Ovulatie-inductie (OI) is voor vrouwen die geen of een heel onregelmatige ovulatie (eisprong) hebben. Bij deze behandeling krijg je hormonen toegediend in de vorm van tabletten of injecties. Deze hormonen zorgen voor de rijping van een eitje en stimuleren de eisprong.
In-vitrofertilisatie (IVF) wordt ook wel ‘reageerbuisbevruchting’ genoemd en betekent letterlijk ‘bevruchting in glas’. De bevruchting vindt namelijk buiten je lichaam plaats. Voordat dit gebeurt, krijg je een hormoonbehandeling om meerdere eitjes te laten rijpen. Als de eitjes voldoende gerijpt zijn, worden ze met een holle naald uit de eiblaasjes (follikels) gezogen. Dit wordt ‘follikelpunctie’ genoemd. De eitjes en de zaadcellen worden vervolgens bij elkaar gebracht in een glazen bakje, waarbij er hopelijk een eicel en zaadcel samensmelten tot een embryo. Het embryo wordt vervolgens teruggeplaatst in de baarmoeder. Wanneer dit embryo zich innestelt, ben je zwanger.
Intracytoplasmatische sperma-injectie (ICSI) lijkt op IVF, maar de werkwijze in het laboratorium is net even anders. Bij een ICSI-behandeling wordt namelijk voor elke eicel slecht één zaadcel gebruikt. De zaadcel wordt rechtstreeks in de eicel geïnjecteerd. Wanneer er een bevruchting plaatsvindt, wordt het embryo binnen enkele dagen teruggeplaatst in de baarmoeder, net als bij IVF. ICSI wordt vooral toegepast wanneer blijkt dat de zaadkwaliteit van je partner onvoldoende is.
Bij intra-uteriene inseminatie (IUI) wordt het zaad eerst bewerkt en tijdens de eisprong teruggeplaatst in de baarmoeder. Een IUI-behandeling kan plaatsvinden tijdens een natuurlijke cyclus, maar het kan ook zijn dat je hormonen toegediend krijgt die de rijping van de eicellen stimuleren. Als de eiblaasjes groot genoeg zijn wordt de eisprong opgewekt en wordt het zaad door middel van een dun slangetje in de baarmoeder geplaatst.

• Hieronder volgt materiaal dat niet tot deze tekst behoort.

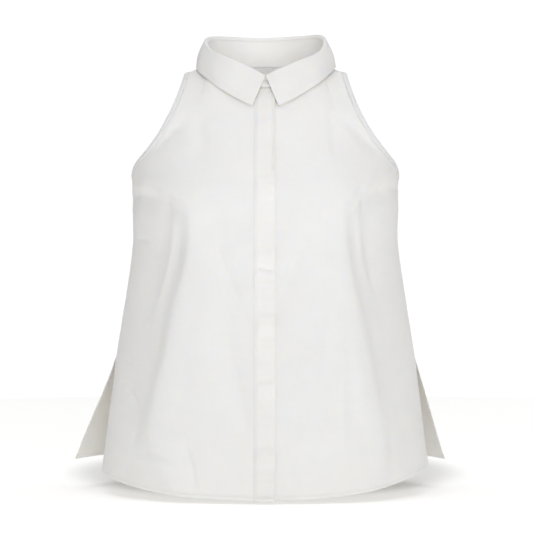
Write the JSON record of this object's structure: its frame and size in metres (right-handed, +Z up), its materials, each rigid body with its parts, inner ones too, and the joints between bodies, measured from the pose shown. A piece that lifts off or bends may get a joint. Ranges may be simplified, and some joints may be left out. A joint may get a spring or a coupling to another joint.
{
  "type": "sleeveless button-up shirt",
  "caption": "Sleeveless button-up shirt in white cotton, halter cut, with a turned-down collar, hidden fly front, bust darts and side slits, filled out as worn.",
  "frame": {"origin": "the middle of the shoulder line, where the wearer's shoulders and neck hold the shirt", "axes": "+Z up along the shirt, -Y towards its front, +X towards the wearer's left"},
  "size_m": [0.4446, 0.2823, 0.5463],
  "materials": {
    "white_cotton": "matt plain-woven cotton",
    "shirt_button": "polished"
  },
  "bodies": {
    "root": {"front_right": "white_cotton", "front_left": "white_cotton", "back": "white_cotton", "placket": "white_cotton", "collar_stand": "white_cotton", "collar_leaf": "white_cotton", "armhole_binding_right": "white_cotton", "armhole_binding_left": "white_cotton", "button_1": "shirt_button", "button_2": "shirt_button", "button_3": "shirt_button", "button_4": "shirt_button", "button_5": "shirt_button", "button_6": "shirt_button"}
  },
  "joints": []
}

Deze vruchtbaarheidsbehandeling is geschikt wanneer het zaad van je partner van slechte kwaliteit is of als hij helemaal geen zaadcellen produceert. Bij deze vruchtbaarheidsbehandeling wordt namelijk het sperma van een donor gebruikt en met een dun slangetje in de baarmoeder gebracht. Deze behandeling is dus ook mogelijk wanneer je geen partner hebt.
Wanneer je als vrouw onvruchtbaar blijkt te zijn, maar wel een functionerende baarmoeder hebt, kan eiceldonatie een optie zijn. Er worden dan eicellen van een donatrice samengebracht met de zaadcellen van je partner. Deze bevruchte eicellen worden vervolgens bij jou teruggeplaatst. Voor deze behandeling is een IVF-traject noodzakelijk.
Het kan voorkomen dat zaadcellen niet met de zaadlozing mee naar buiten komen. Bijvoorbeeld vanwege een verstopping die is veroorzaakt door een infectie. Maar dit betekent niet dat je partner geen werkende zaadcellen heeft. Het kan zijn dat de zaadcellen in de bijbal of zaadbal achterblijven. Bij een MESA-, PESA- of TESE-behandeling worden de zaadcellen uit de bijbal gehaald. De vrouw zal bij deze methode een IVF-behandeling krijgen.
Bij in-vitromaturatie (IVM) worden onrijpe eicellen uit de eierstokken gehaald. Deze eicellen worden vervolgens in het laboratorium tot rijping gebracht. Hierdoor hoef je als vrouw geen extra hormonen tot je te nemen, wat minder belastend is. Daarnaast is er minder kans op overstimulatie.
Het ondergaan van een vruchtbaarheidsbehandeling kan veel tijd kosten. Tijd waarin je normaal gesproken mogelijk aan het werk zou zijn. Misschien vraag je je af hoe je een vruchtbaarheidsbehandeling met je werk moet combineren.
Gelukkig hebben werknemers die bezig zijn met een vruchtbaarheidsbehandeling op grond van de Wet arbeid en zorg (WAZO) recht op verzuimverlof, tenzij anders afgesproken. Tijdens dit WAZO-verlof moet je werkgever je loon doorbetalen, maar eventuele onkostenvergoedingen mogen wel stopgezet worden.